Harvard is probably further removed than any other American college, from the trappings and conventional attributes of the secondary school. It is a University as nearly in the ideal sense of the word as is possible at this time and in this country. It is distinctly an institution of higher learning, and is becoming less and less a "college" in the present American acceptance of the term.
Since this is so, any attempt to interest its reasonably mature students in the games of the schoolboy,--class activities and group demonstrations as such--must of necessity be received with apathy--or the famous "Indifference." Just so long as the less acute persist in their endeavors, just so long will "Harvard Indifference" be spoken of by outsiders with curiosity and wonder.

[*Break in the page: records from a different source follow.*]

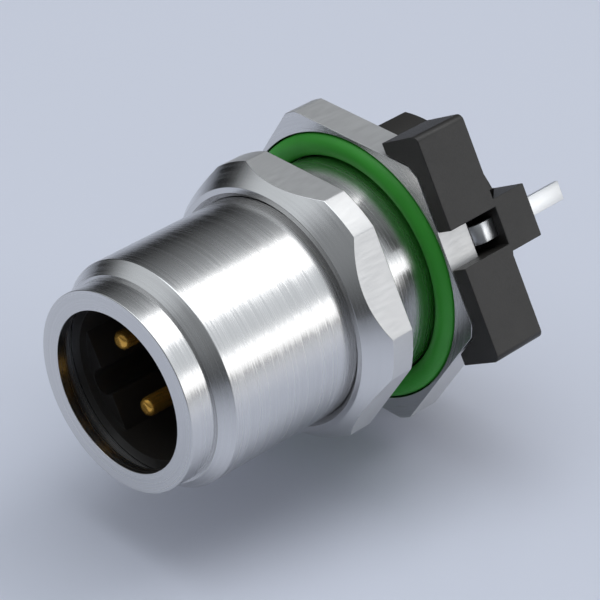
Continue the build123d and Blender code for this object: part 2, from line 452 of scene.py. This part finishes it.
def nut_corners(angle):
    """The lock nut's outline at one angle round the axis."""
    outer_r = hexagon_r(angle, NUT_ACROSS_FLATS, NUT_CORNER_R)
    cone_share = (outer_r - NUT_CONE_START_R) / (NUT_CORNER_R - NUT_CONE_START_R)
    sunk_r = NUT_BORE_R + NUT_COUNTERSINK
    return [
        (sunk_r, NUT_FRONT, BORE_EDGE),
        (NUT_CONE_START_R, NUT_FRONT, RIM_EDGE),
        (outer_r, NUT_FRONT + cone_share * NUT_CONE_LENGTH, SOFT_EDGE),
        (outer_r, NUT_BACK, NUT_BACK_EDGE),
        (sunk_r, NUT_BACK, BORE_EDGE),
        (NUT_BORE_R, NUT_BACK - NUT_COUNTERSINK, BORE_EDGE),
        (NUT_BORE_R, NUT_FRONT + NUT_COUNTERSINK, BORE_EDGE),
    ]


def make_lock_nut(material, milled):
    """Hexagonal lock nut with its long front cone."""
    piece = turned("hex_lock_nut", nut_corners, round_hexagon(NUT_ACROSS_FLATS, NUT_CORNER_R))
    finish_piece(piece, "nut", "nickel_nut", material, "lock_nut")
    mill_flats(piece, NUT_ACROSS_FLATS / 2 - TRIM, milled)


def make_panel_seal(material):
    """Round-section ring in the flange face."""
    section = []
    for turn in all_round(SMALL_SEGMENTS):
        radius = PANEL_SEAL_RING_R + PANEL_SEAL_SECTION_R * math.cos(turn)
        section.append((radius, PANEL_SEAL_SUNK + PANEL_SEAL_SECTION_R * math.sin(turn), 0))
    piece = turned("green_seal_ring", lambda _angle: section, all_round())
    finish_piece(piece, "connector", "seal_green", material, "panel_seal")


def make_inner_seal(material):
    """Square-cut ring between sleeve and shell."""
    front = INNER_SEAL_MIDDLE - INNER_SEAL_HALF_WIDTH
    back = INNER_SEAL_MIDDLE + INNER_SEAL_HALF_WIDTH
    corners = [
        (INNER_SEAL_BORE_R, front, SOFT_EDGE),
        (INNER_SEAL_R, front, SOFT_EDGE),
        (INNER_SEAL_R, back, SOFT_EDGE),
        (INNER_SEAL_BORE_R, back, SOFT_EDGE),
    ]
    piece = turned("inner_seal_ring", lambda _angle: corners, all_round())
    finish_piece(piece, "connector", "seal_black", material, "inner_seal")


def carrier_core():
    """Sleeve and hub of the carrier, one turned form, with a little too much hub in front."""
    seal_front = INNER_SEAL_MIDDLE - INNER_SEAL_GROOVE_HALF_WIDTH
    seal_back = INNER_SEAL_MIDDLE + INNER_SEAL_GROOVE_HALF_WIDTH
    corners = [
        (0, SLEEVE_RIM, 0),
        (SLEEVE_R, SLEEVE_RIM, 0),
        (SLEEVE_R, seal_front, 0),
        (INNER_SEAL_GROOVE_R, seal_front, 0),
        (INNER_SEAL_GROOVE_R, seal_back, 0),
        (SLEEVE_R, seal_back, 0),
        (SLEEVE_R, HUB_FRONT - TRIM, 0),
        (HUB_R, HUB_FRONT - TRIM, 0),
        (HUB_R, HUB_END, 0),
        (BOARD_RECESS_R, HUB_END, 0),
        (BOARD_RECESS_R, BOARD_RECESS_FLOOR, 0),
        (0, BOARD_RECESS_FLOOR, 0),
    ]
    return turned("moulded_carrier", lambda _angle: corners, all_round())


def round_arm_edges(side):
    """Round the two long outer edges of the arm."""
    corner = Vector((ARM_REACH, ARM_HALF_WIDTH)).length
    work = bmesh.new()
    work.from_mesh(side.data)
    outer = [
        edge for edge in work.edges
        if all(Vector((vert.co.x, vert.co.z)).length > corner - TRIM for vert in edge.verts)
        and abs(edge.verts[0].co.y - edge.verts[1].co.y) > ARM_DEPTH / 2
    ]
    bmesh.ops.bevel(
        work, geom=outer, offset=ARM_EDGE_R, segments=ARM_EDGE_STEPS, profile=0.5, affect="EDGES"
    )
    work.to_mesh(side.data)
    work.free()


def carrier_side():
    """One arm with its foot."""
    side = block("side", ARM_INNER_REACH, ARM_REACH + TRIM, ARM_HALF_WIDTH, 0, ARM_DEPTH)
    foot_front = ARM_DEPTH - TOOL_MARGIN
    foot = block("foot", FOOT_INNER_REACH, ARM_REACH + 2 * TRIM, FOOT_HALF_WIDTH, foot_front, BOARD_SEAT)
    combine(side, foot, "UNION")
    outside = (ARM_REACH, ARM_REACH + TOOL_MARGIN, 2 * ARM_HALF_WIDTH)
    combine(side, block("beyond", *outside, -TOOL_MARGIN, BOARD_SEAT + TOOL_MARGIN), "DIFFERENCE")
    round_arm_edges(side)
    return side


def cut_windows(carrier):
    """Cut each arm's window and the slot that its strip passes through."""
    half_slot = STRIP_THICKNESS / 2 + STRIP_SLOT_GAP
    slot_size = (STRIP_REACH - half_slot, STRIP_REACH + half_slot, STRIP_WIDTH / 2 + STRIP_SLOT_GAP)
    window_size = (WINDOW_FLOOR, ARM_REACH + TOOL_MARGIN, WINDOW_HALF_WIDTH)
    for far_arm in (False, True):
        window = block("window", *window_size, -TOOL_MARGIN, WINDOW_DEPTH)
        slot = block("slot", *slot_size, STRIP_SLOT_FRONT, BOARD_SEAT + TOOL_MARGIN)
        for tool in (window, slot):
            if far_arm:
                tool.data.transform(Matrix.Rotation(math.pi, 4, "Y"))
            combine(carrier, tool, "DIFFERENCE")


def flange_pocket():
    """Ring-shaped space that the flange takes up in the carrier."""
    across_flats = FLANGE_ACROSS_FLATS + 2 * POCKET_GAP
    corner_r = FLANGE_CORNER_R + POCKET_GAP
    inner_r = SLEEVE_R + HOLE_GAP

    def corners(angle):
        outer_r = hexagon_r(angle, across_flats, corner_r)
        return [(inner_r, -TRIM, 0), (outer_r, -TRIM, 0), (outer_r, HUB_FRONT, 0), (inner_r, HUB_FRONT, 0)]

    return turned("pocket", corners, round_hexagon(across_flats, corner_r))


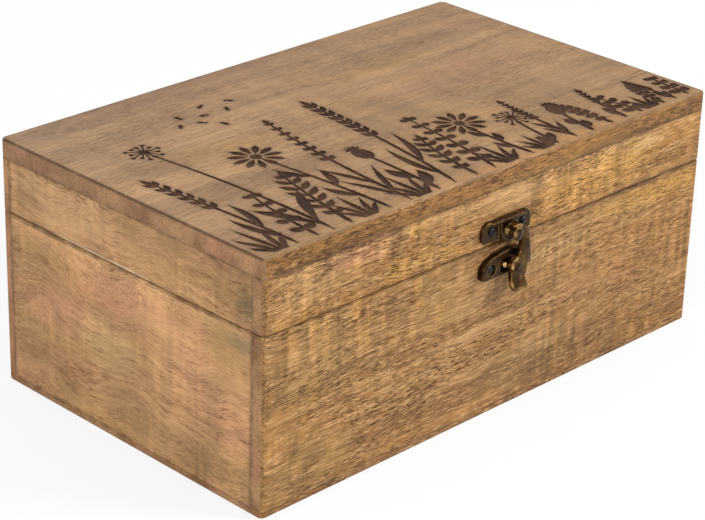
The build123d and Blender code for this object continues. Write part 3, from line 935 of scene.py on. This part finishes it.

It is not remarkable. It is not even anything genuinely interesting, like a defense complex. It is merely the reaction of a group of men to something they consider tiresome and a little childish.
Harvard has few of the customary "college traditions". Its students go and come about the yard very much as they do in their own homes. Its entering class wears no distinguishing red cap, and smokes where and when it chooses. The tradition of individuality, however, both of thought and of action is preserved. That at least is sacred, that and Indifference.